GOAL → Would you copy out the whole listing exactly as given?
── RAW DATA
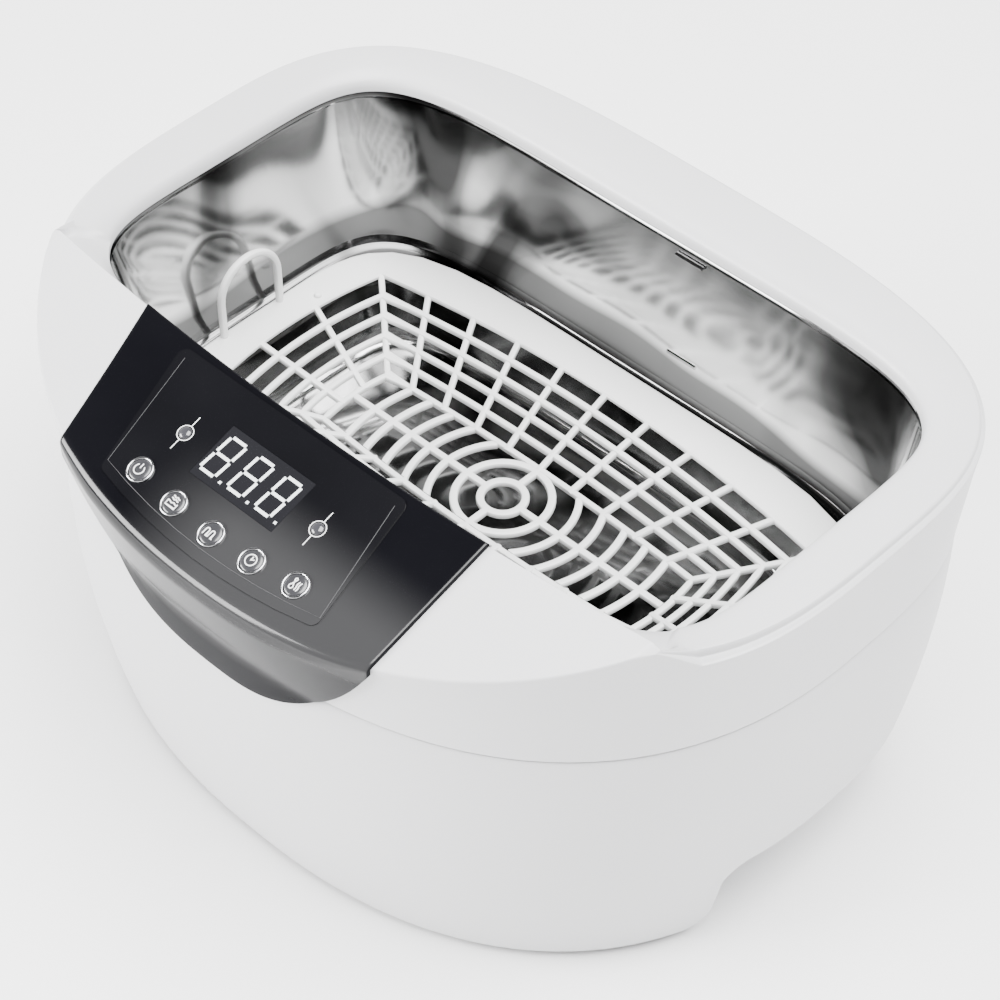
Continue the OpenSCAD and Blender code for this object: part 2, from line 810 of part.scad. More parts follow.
module display_screws() {
    color("silver")
    centred()
        on_console()
            for (x = [-window_half - 4, window_half + 4], s = [14, 40])
                translate([x, -s, -board_drop - board_t - 0.08])
                    screw(1.1, 5, 2.4);
}

// --- Ultrasonic drive and heating ---
tank_under = tank_floor - tank_wall;
module at_horns() {
    for (x = [-horn_x, horn_x])
        translate([x, 0, tank_under])
            children();
}
module transducer_horns() {
    color("silver")
    centred()
        at_horns()
            difference() {
                rotate_extrude()
                    polygon([[0, -0.1], [19, -0.1], [19, -2.4], [15.5, -14], [15.5, -15], [0, -15]]);
                translate([0, 0, -16])
                    cylinder(r = 3, h = 11);
            }
}
module piezo_rings() {
    color("tan")
    centred()
        at_horns()
            for (z = [-19.1, -23.4])
                translate([0, 0, z])
                    difference() {
                        cylinder(r = 15, h = 4);
                        translate([0, 0, -1])
                            cylinder(r = 6, h = 6);
                    }
}
module contact_plates() {
    color("gold")
    centred()
        at_horns()
            for (z = [-19.35, -23.65])
                translate([0, 0, z])
                    difference() {
                        union() {
                            cylinder(r = 15, h = 0.2);
                            translate([-2, 0, 0])
                                cube([4, 21, 0.2]);
                        }
                        translate([0, 0, -1])
                            cylinder(r = 6, h = 3);
                    }
}
module transducer_masses() {
    color("gray")
    centred()
        at_horns()
            translate([0, 0, -33.7])
                difference() {
                    cylinder(r = 15.5, h = 10);
                    translate([0, 0, -1])
                        cylinder(r = 3.2, h = 12);
                }
}
module transducer_bolts() {
    color("silver")
    centred()
        at_horns()
            translate([0, 0, -37.8]) {
                difference() {
                    cylinder(r = 4.8, h = 4);
                    translate([0, 0, -1])
                        cylinder(r = 2.2, h = 3.4, $fn = 6);
                }
                translate([0, 0, 3.9])
                    cylinder(r = 2.8, h = 26);
            }
}
module heater_pads() {
    color("orange")
    centred()
        for (pad = [[-86, 19], [-22, 44]])
            translate([pad[0], -20, tank_under - 1.9])
                cube([pad[1], 40, 1.8]);
}
module temperature_sensor() {
    color("white")
    centred()
        translate([76, 10, tank_under - 0.1])
            rotate([180, 0, 0])
                rotate_extrude()
                    polygon([[0, 0], [5, 0], [5, 2], [3, 2.2], [3, 9], [2, 10], [0, 10]]);
}
module power_board() {
    color("darkgreen")
    centred()
        difference() {
            translate([-58, -98, board_z + 0.05])
                cube([116, 40, board_t]);
            for (p = post_xy)
                translate([p[0], p[1], board_z - 1])
                    cylinder(r = 1.5, h = 4);
        }
}
top_z = board_z + board_t + 0.1;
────
RESPONSE TO THE EXERCISE →
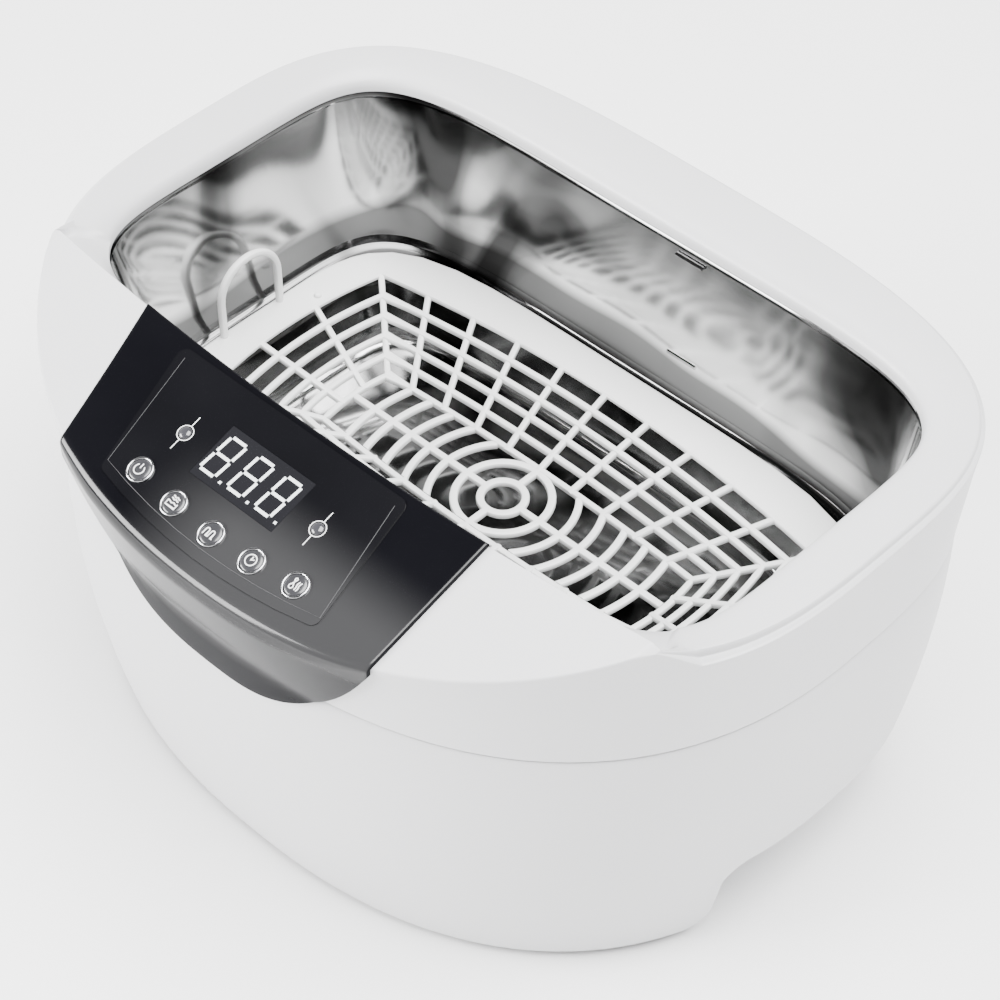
Continue the OpenSCAD and Blender code for this object: part 2, from line 810 of part.scad. More parts follow.
module display_screws() {
    color("silver")
    centred()
        on_console()
            for (x = [-window_half - 4, window_half + 4], s = [14, 40])
                translate([x, -s, -board_drop - board_t - 0.08])
                    screw(1.1, 5, 2.4);
}

// --- Ultrasonic drive and heating ---
tank_under = tank_floor - tank_wall;
module at_horns() {
    for (x = [-horn_x, horn_x])
        translate([x, 0, tank_under])
            children();
}
module transducer_horns() {
    color("silver")
    centred()
        at_horns()
            difference() {
                rotate_extrude()
                    polygon([[0, -0.1], [19, -0.1], [19, -2.4], [15.5, -14], [15.5, -15], [0, -15]]);
                translate([0, 0, -16])
                    cylinder(r = 3, h = 11);
            }
}
module piezo_rings() {
    color("tan")
    centred()
        at_horns()
            for (z = [-19.1, -23.4])
                translate([0, 0, z])
                    difference() {
                        cylinder(r = 15, h = 4);
                        translate([0, 0, -1])
                            cylinder(r = 6, h = 6);
                    }
}
module contact_plates() {
    color("gold")
    centred()
        at_horns()
            for (z = [-19.35, -23.65])
                translate([0, 0, z])
                    difference() {
                        union() {
                            cylinder(r = 15, h = 0.2);
                            translate([-2, 0, 0])
                                cube([4, 21, 0.2]);
                        }
                        translate([0, 0, -1])
                            cylinder(r = 6, h = 3);
                    }
}
module transducer_masses() {
    color("gray")
    centred()
        at_horns()
            translate([0, 0, -33.7])
                difference() {
                    cylinder(r = 15.5, h = 10);
                    translate([0, 0, -1])
                        cylinder(r = 3.2, h = 12);
                }
}
module transducer_bolts() {
    color("silver")
    centred()
        at_horns()
            translate([0, 0, -37.8]) {
                difference() {
                    cylinder(r = 4.8, h = 4);
                    translate([0, 0, -1])
                        cylinder(r = 2.2, h = 3.4, $fn = 6);
                }
                translate([0, 0, 3.9])
                    cylinder(r = 2.8, h = 26);
            }
}
module heater_pads() {
    color("orange")
    centred()
        for (pad = [[-86, 19], [-22, 44]])
            translate([pad[0], -20, tank_under - 1.9])
                cube([pad[1], 40, 1.8]);
}
module temperature_sensor() {
    color("white")
    centred()
        translate([76, 10, tank_under - 0.1])
            rotate([180, 0, 0])
                rotate_extrude()
                    polygon([[0, 0], [5, 0], [5, 2], [3, 2.2], [3, 9], [2, 10], [0, 10]]);
}
module power_board() {
    color("darkgreen")
    centred()
        difference() {
            translate([-58, -98, board_z + 0.05])
                cube([116, 40, board_t]);
            for (p = post_xy)
                translate([p[0], p[1], board_z - 1])
                    cylinder(r = 1.5, h = 4);
        }
}
top_z = board_z + board_t + 0.1;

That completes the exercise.